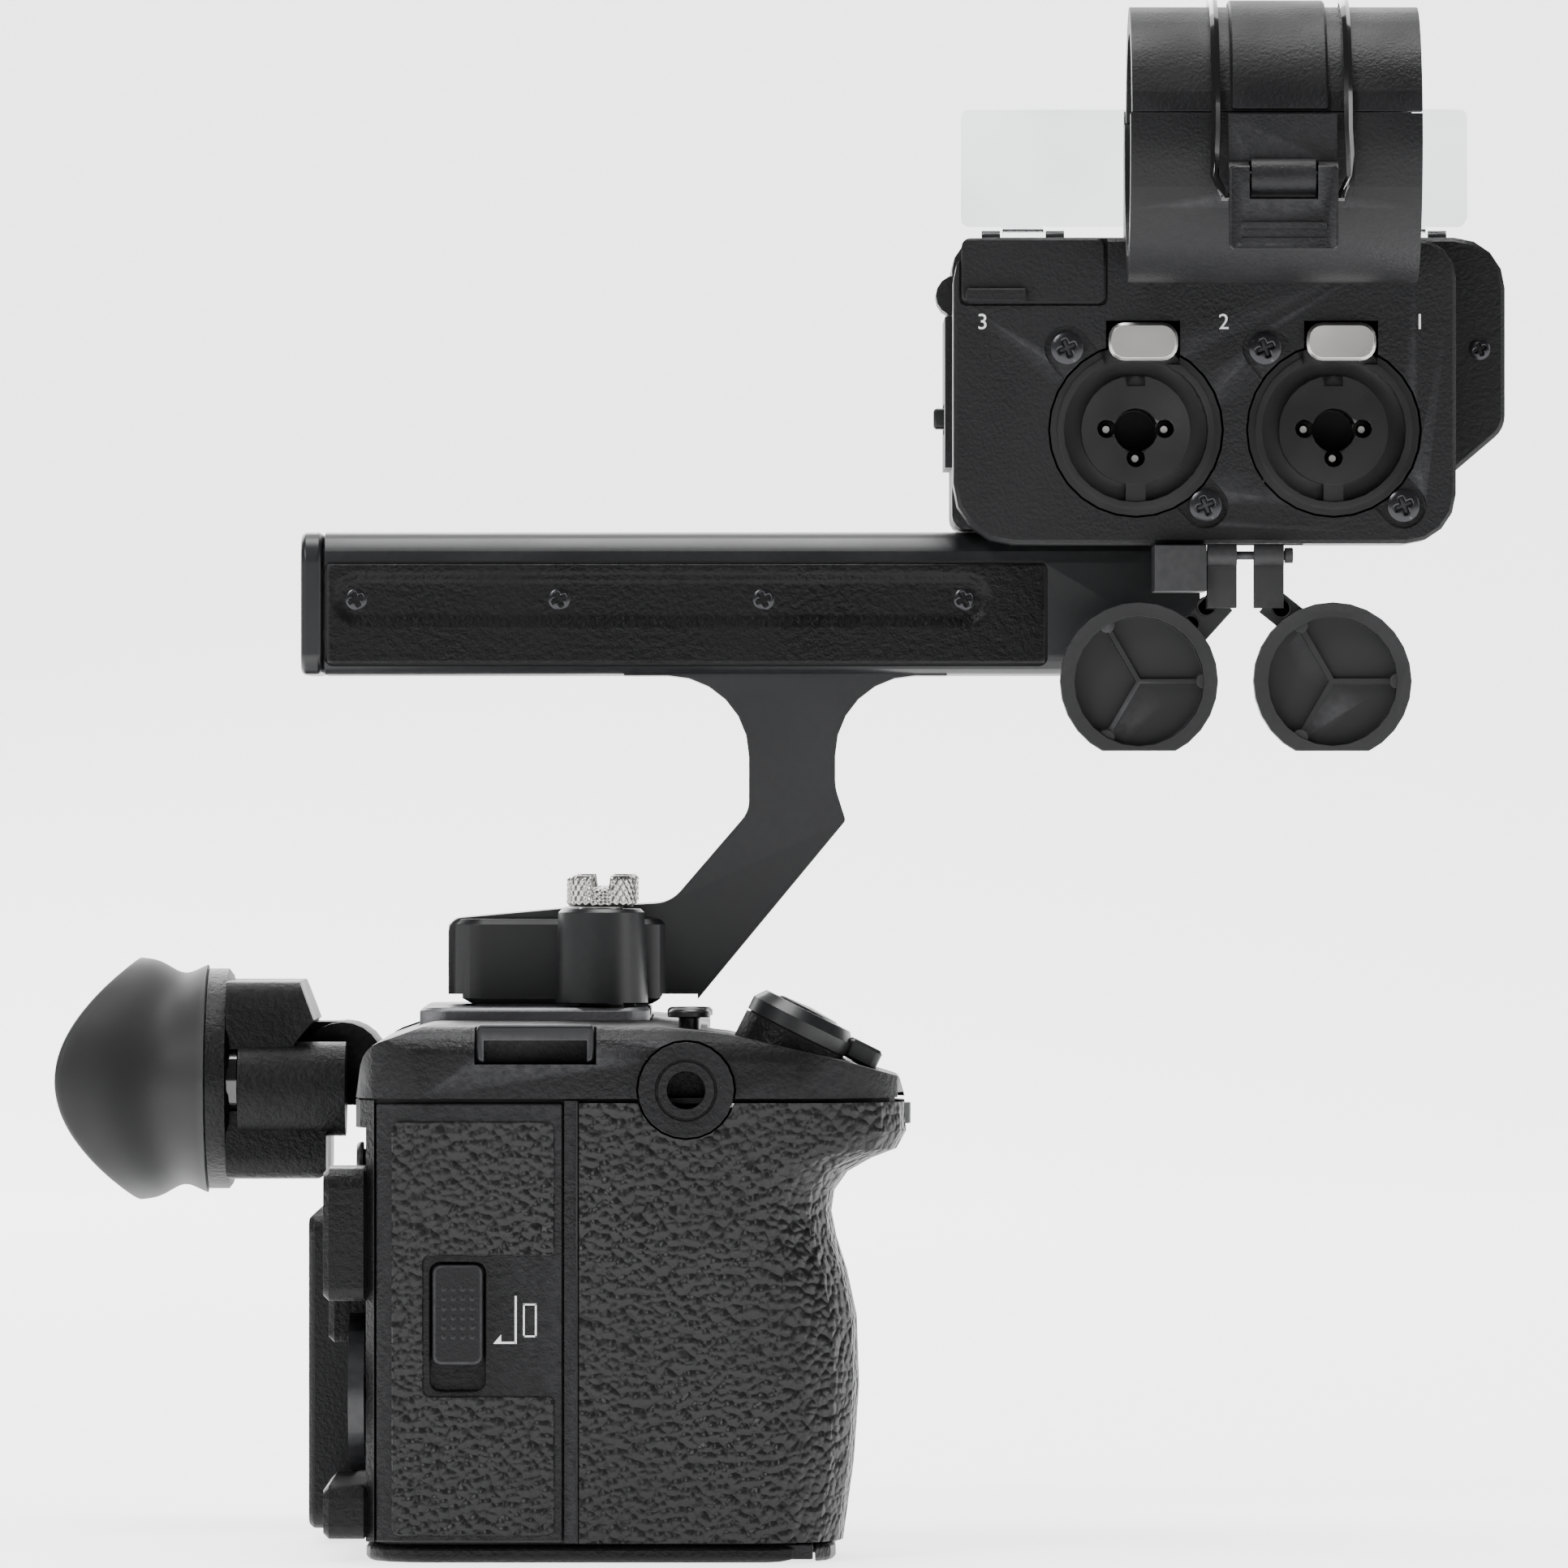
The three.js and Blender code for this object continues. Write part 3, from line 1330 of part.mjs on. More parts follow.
// The space that the audio unit takes up, grown by the clearance.
function unitSpace() {
  return join(
    slab(unitOutline(-GAP), "Y", UNIT.plate - GAP, DIVIDE + GAP),
    slab(rearOutline(-GAP), "Y", DIVIDE - 0.5 - GAP, UNIT.left + GAP),
  );
}

function micHolderBase() {
  const h = HOLDER;
  const tube = holderRod(h.r);
  const saddle = block(h.back, h.front - 0.6, h.y, CLAMP_HINGE.y + 3, 180, h.split - 2.6);
  const below = block(0, 200, -100, 60, 100, h.split - GAP / 2);
  const latchBlock = block(LEVER.back, LEVER.front, LEVER.y + 1.6, h.y - 15, 188.6, h.split - GAP);
  const l = LEVER;
  const knuckle = join(
    rod("X", [0, l.y, l.z], 2.6, l.back + 3.1, l.front - 3.1, 20),
    block(l.back + 3.1, l.front - 3.1, l.y, h.y - 14, l.z - 2.6, l.z + 2.6),
  );
  const pinHole = rod("X", [0, l.y, l.z], 1.2, 60, 130, 12);
  const armRoom = [
    [l.back - 1, l.back + 3.1],
    [l.front - 3.1, l.front + 1],
  ].map(([from, to]) => rod("X", [0, l.y, l.z], 2.8, from, to, 20));
  const hingeEars = [
    [h.back, h.back + 8],
    [h.front - 8.6, h.front - 0.6],
  ].map(([from, to]) =>
    join(
      rod("X", [0, CLAMP_HINGE.y, CLAMP_HINGE.z], CLAMP_HINGE.r, from, to, 16),
      block(from, to, CLAMP_HINGE.y - 2, CLAMP_HINGE.y + 2, 190, CLAMP_HINGE.z),
    ),
  );
  const hingePin = rod("X", [0, CLAMP_HINGE.y, CLAMP_HINGE.z], 0.9, h.back + 1, h.front - 2, 12);
  const lower = cut(join(tube, saddle, latchBlock).intersect(below), holderRod(h.bore, 0, 200), ...armRoom);
  const hingeCentre = [0, CLAMP_HINGE.y, CLAMP_HINGE.z];
  const hingeRoom = rod("X", hingeCentre, CLAMP_HINGE.r + 0.4, h.back + 7.9, h.front - 8.5, 20);
  const ready = cut(join(lower, knuckle), hingeRoom);
  const bore = holderRod(h.bore, 0, 200);
  return cut(join(ready, ...hingeEars, hingePin), pinHole, unitSpace(), bore);
}

function micHolderClamp() {
  const h = HOLDER;
  const above = block(0, 200, -100, 60, h.split + GAP / 2, 300);
  const degrees = THREE.MathUtils.degToRad;
  const strapArc = new THREE.Shape();
  strapArc.absarc(h.y, h.z, h.r + 0.9, degrees(90 - 9), degrees(90 + 78), false);
  strapArc.absarc(h.y, h.z, h.r - 1, degrees(90 + 78), degrees(90 - 9), true);
  const strap = slab(strapArc, "X", 86.8, 100.3, 0.3, 7);
  const ring = holderRod(h.r, h.back + 0.2, h.front);
  const upper = cut(join(ring, strap).intersect(above), holderRod(h.bore, 0, 200));
  const c = CLAMP_HINGE;
  const hinge = join(
    rod("X", [0, c.y, c.z], c.r, h.back + 8 + GAP, h.front - 8.6 - GAP, 16),
    block(h.back + 8 + GAP, h.front - 8.6 - GAP, c.y - 4, c.y, c.z, c.z + 2),
  );
  const ears = [
    block(h.back - 1, h.back + 8 + GAP, c.y - 2.4, c.y + 5, 190, 204),
    block(h.front - 8.6 - GAP, h.front + 1, c.y - 2.4, c.y + 5, 190, 204),
  ];
  const pinHole = rod("X", [0, c.y, c.z], 1.2, 60, 130, 12);
  return cut(join(cut(upper, ...ears), hinge), pinHole, holderRod(h.bore, 0, 200));
}

function latchLever() {
  const l = LEVER;
  const back = l.y - 0.2;
  const plate = slab(rectangle(l.back, l.front, l.low, l.z + 1.6, 0.8), "Y", back - 2.4, back, 0.3);
  const knuckleRoom = block(l.back + 2.8, l.front - 2.8, -90, -60, l.z - 3.2, 200);
  const arms = [
    [l.back, l.back + 2.7],
    [l.front - 2.7, l.front],
  ].map(([from, to]) => rod("X", [0, l.y, l.z], 2.2, from, to, 16));
  const pin = rod("X", [0, l.y, l.z], 0.9, l.back + 1, l.front - 1, 12);
  const foot = block(l.back, l.front, back - 0.1, l.y + 1, BAIL.pivotZ - 1.6, l.z).intersect(
    join(
      block(l.back, l.back + 2.7, -90, -60, 180, 200),
      block(l.front - 2.7, l.front, -90, -60, 180, 200),
    ),
  );
  const ribs = [184.8, 182.6].map((z) =>
    block(l.back + 1.6, l.front - 1.6, back - 2.9, back - 2, z - 0.4, z + 0.4),
  );
  const bailHole = rod("X", [0, l.y - 0.6, BAIL.pivotZ], BAIL.r + 0.2, 60, 130, 12);
  return cut(join(cut(plate, knuckleRoom), ...arms, foot, pin, ...ribs), bailHole);
}

// The wire bail runs from the lever up both sides, follows the round clamp and crosses behind its top.
function wireBail() {
  const b = BAIL;
  const h = HOLDER;
  const radius = h.r + b.r + 0.35;
  const side = (x) => {
    const points = [[x, LEVER.y - 0.6, b.pivotZ + 1.4]];
    for (let degrees = -86; degrees <= b.endAngle - 8; degrees += 15) {
      const angle = THREE.MathUtils.degToRad(degrees);
      points.push([x, h.y + radius * Math.sin(angle), h.z + radius * Math.cos(angle)]);
    }
    return points;
  };
  const end = THREE.MathUtils.degToRad(b.endAngle);
  const cross = [b.back + 1.6, (b.back + b.front) / 2, b.front - 1.6].map((x) => [
    x,
    h.y + radius * Math.sin(end),
    h.z + radius * Math.cos(end),
  ]);
  const start = [b.back + 1.2, LEVER.y - 0.6, b.pivotZ];
  const finishPoint = [b.front - 1.2, LEVER.y - 0.6, b.pivotZ];
  const points = [start, ...side(b.back), ...cross, ...side(b.front).reverse(), finishPoint];
  const path = new THREE.CatmullRomCurve3(points.map((p) => new THREE.Vector3(...p)), false, "centripetal");
  const section = new THREE.Shape().absarc(0, 0, b.r, 0, 2 * Math.PI, false);
  const wire = new THREE.ExtrudeGeometry(section, { steps: 34, curveSegments: 3, extrudePath: path });
  const tails = join(
    rod("X", [0, LEVER.y - 0.6, b.pivotZ], b.r - 0.1, b.back + 0.6, b.back + 3.4, 10),
    rod("X", [0, LEVER.y - 0.6, b.pivotZ], b.r - 0.1, b.front - 3.4, b.front - 0.6, 10),
  );
  return join(solid(wire), tails);
}

// ---------------------------------------------------------------------------------------------------------
// Assembly
// ---------------------------------------------------------------------------------------------------------

const rig = new THREE.Group();
rig.add(
  part("base_plate", basePlate(), PAINT),
  part("tripod_socket", tripodSocket(), STEEL),
  part("body_shell", bodyShell(), PAINT),
  part("top_cover", topCover(), PAINT),
  part("grip_cover", gripCover(), LEATHER),
  part("thread_boss", threadBoss(), PAINT),
  part("strap_lug_right", strapLug(-1), BLACK),
  part("strap_lug_left", strapLug(1), BLACK),
  part("accessory_shoe", accessoryShoe(), GREY_METAL),
  part("card_door", cardDoor(), LEATHER),
  part("card_door_latch", cardDoorLatch(), BLACK),
  part("battery_door", batteryDoor(), BLACK),
  part("battery_latch", batteryLatch(), BLACK),
  part("lens_mount_ring", lensMountRing(), STEEL),
  part("lens_release_button", lensReleaseButton(), STEEL),
  part("sensor_frame", sensorFrame(), BLACK),
  part("image_sensor", imageSensor(), CHIP),
  part("main_board", mainBoard(), BOARD),
  part("battery", battery(), BLACK),
  part("front_dial", frontDial(), BLACK),
  part("control_wheel", controlWheel(), BLACK),
  part("rear_button", rearButton(), BLACK),
  part("zoom_lever", zoomLever(), BLACK),
  part("shutter_button", shutterButton(), STEEL),
);
PORTS.forEach((p) => rig.add(part(p.name, portCover(p), RUBBER)));
TOP_BUTTONS.forEach((b) => rig.add(part(b.name, topButton(b), BLACK)));
rig.add(
  part("monitor_case", monitorCase(), BLACK),
  part("monitor_screen", monitorScreen(), GLASS),
  part("monitor_arm", monitorArm(), BLACK),
  part("evf_base", evfBase(), PAINT),
  part("evf_housing", evfHousing(), PAINT),
  part("diopter_dial", diopterDial(), GLOSS),
  part("ocular_lens", ocularLens(), GLASS),
  part("eyecup", eyecup(), RUBBER),
  part("handle_shell", handleShell(), SATIN),
  part("handle_panel", handlePanel(), SATIN),
  part("handle_end_cap", handleEndCap(), SATIN),
  part("thumbscrew_right", thumbscrew(-1), NICKEL),
  part("thumbscrew_left", thumbscrew(1), NICKEL),
  part("audio_case", audioCase(), BLACK),
  part("jack_plate", jackPlate(), BLACK),
  part("audio_switch", audioSwitch(), BLACK),
);
JACKS.forEach((x, i) => {
  rig.add(part(`audio_jack_${i + 1}`, audioJack(x), GLOSS));
  rig.add(part(`push_tab_${i + 1}`, pushTab(x), NICKEL));
});
CAPS.forEach((cap) => rig.add(part(cap.name, jackCap(cap), RUBBER)));
AUDIO_DIALS.forEach((d) => rig.add(part(d.name, audioDial(d), BLACK)));
rig.add(
  part("input_flap", inputFlap(), RUBBER),
  part("cap_hinge", capHinge(), BLACK),
  part("control_panel", join(controlPanel(), ...coverLugs()), BLACK),
  part("clear_cover", clearCover(), CLEAR),
  part("mic_holder_base", micHolderBase(), BLACK),
  part("mic_holder_clamp", micHolderClamp(), BLACK),
  part("latch_lever", latchLever(), BLACK),
  part("wire_bail", wireBail(), GLOSS),
);

export default rig;
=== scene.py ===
# %% [markdown]
# # A cinema camera with its top handle, audio unit and viewfinder
# The real object is a small modular film camera: a cast body with a hand grip, a folding
# monitor, a tilting viewfinder with a rubber eyecup, a tubular handle held by thumbscrews
# and, on the handle's end, an audio unit with two jacks, their hanging caps and a
# microphone holder. The engineering model gives every place and size, so it is loaded
# first and nothing here is measured twice. Lengths are in metres.

# %% Load the engineering frame
import json
import math

import bmesh
import bpy
import numpy as np
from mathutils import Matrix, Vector


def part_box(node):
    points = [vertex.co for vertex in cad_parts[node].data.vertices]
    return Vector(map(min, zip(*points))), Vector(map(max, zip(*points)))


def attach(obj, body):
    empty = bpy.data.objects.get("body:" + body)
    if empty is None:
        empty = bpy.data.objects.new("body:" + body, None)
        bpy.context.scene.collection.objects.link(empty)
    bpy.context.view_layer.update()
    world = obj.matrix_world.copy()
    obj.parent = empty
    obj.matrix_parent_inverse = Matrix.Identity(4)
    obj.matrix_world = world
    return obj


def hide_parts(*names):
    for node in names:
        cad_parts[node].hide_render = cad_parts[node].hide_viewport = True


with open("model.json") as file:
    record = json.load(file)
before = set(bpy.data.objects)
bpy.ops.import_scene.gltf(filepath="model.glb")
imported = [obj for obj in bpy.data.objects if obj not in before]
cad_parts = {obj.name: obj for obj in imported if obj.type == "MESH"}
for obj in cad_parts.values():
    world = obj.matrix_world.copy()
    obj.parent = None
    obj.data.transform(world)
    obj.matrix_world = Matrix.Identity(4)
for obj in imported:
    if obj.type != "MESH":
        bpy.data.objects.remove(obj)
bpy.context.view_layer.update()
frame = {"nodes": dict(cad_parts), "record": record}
NODES = frame["nodes"]
MM = 0.001


def box_mm(node):
    """The lowest and highest corners of a part at rest, in millimetres."""
    return [np.array(corner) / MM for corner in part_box(node)]


# %% [markdown]
# ## Patterns that several finishes share
# Paint, rubber and moulded plastic all owe their look to small relief, so the relief is
# built once as shader node groups: a fine grain, a pebbled hide and a painted highlight on
# the edges. A group could hold the whole shader, but then a game engine could not read it,
# so each group gives out only a height or a mask.

# %% A helper that opens a node group with named sockets
def new_group(name, inputs, outputs):
    """A shader node group of plain numbers; its inputs are (name, default) pairs."""
    tree = bpy.data.node_groups.new(name, "ShaderNodeTree")
    for label, value in inputs:
        socket = tree.interface.new_socket(label, in_out="INPUT", socket_type="NodeSocketFloat")
        socket.default_value = value
    for label in outputs:
        tree.interface.new_socket(label, in_out="OUTPUT", socket_type="NodeSocketFloat")
    return tree, tree.nodes.new("NodeGroupInput"), tree.nodes.new("NodeGroupOutput")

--

Transcribe each line of the data above, unaltered, from the one where "JACKS.forEach((x, i) =>" appears to the one where "before = set(bpy.data.objects)" appears, inclusive of both.

= ANSWER IN FULL =
JACKS.forEach((x, i) => {
  rig.add(part(`audio_jack_${i + 1}`, audioJack(x), GLOSS));
  rig.add(part(`push_tab_${i + 1}`, pushTab(x), NICKEL));
});
CAPS.forEach((cap) => rig.add(part(cap.name, jackCap(cap), RUBBER)));
AUDIO_DIALS.forEach((d) => rig.add(part(d.name, audioDial(d), BLACK)));
rig.add(
  part("input_flap", inputFlap(), RUBBER),
  part("cap_hinge", capHinge(), BLACK),
  part("control_panel", join(controlPanel(), ...coverLugs()), BLACK),
  part("clear_cover", clearCover(), CLEAR),
  part("mic_holder_base", micHolderBase(), BLACK),
  part("mic_holder_clamp", micHolderClamp(), BLACK),
  part("latch_lever", latchLever(), BLACK),
  part("wire_bail", wireBail(), GLOSS),
);

export default rig;
=== scene.py ===
# %% [markdown]
# # A cinema camera with its top handle, audio unit and viewfinder
# The real object is a small modular film camera: a cast body with a hand grip, a folding
# monitor, a tilting viewfinder with a rubber eyecup, a tubular handle held by thumbscrews
# and, on the handle's end, an audio unit with two jacks, their hanging caps and a
# microphone holder. The engineering model gives every place and size, so it is loaded
# first and nothing here is measured twice. Lengths are in metres.

# %% Load the engineering frame
import json
import math

import bmesh
import bpy
import numpy as np
from mathutils import Matrix, Vector


def part_box(node):
    points = [vertex.co for vertex in cad_parts[node].data.vertices]
    return Vector(map(min, zip(*points))), Vector(map(max, zip(*points)))


def attach(obj, body):
    empty = bpy.data.objects.get("body:" + body)
    if empty is None:
        empty = bpy.data.objects.new("body:" + body, None)
        bpy.context.scene.collection.objects.link(empty)
    bpy.context.view_layer.update()
    world = obj.matrix_world.copy()
    obj.parent = empty
    obj.matrix_parent_inverse = Matrix.Identity(4)
    obj.matrix_world = world
    return obj


def hide_parts(*names):
    for node in names:
        cad_parts[node].hide_render = cad_parts[node].hide_viewport = True


with open("model.json") as file:
    record = json.load(file)
before = set(bpy.data.objects)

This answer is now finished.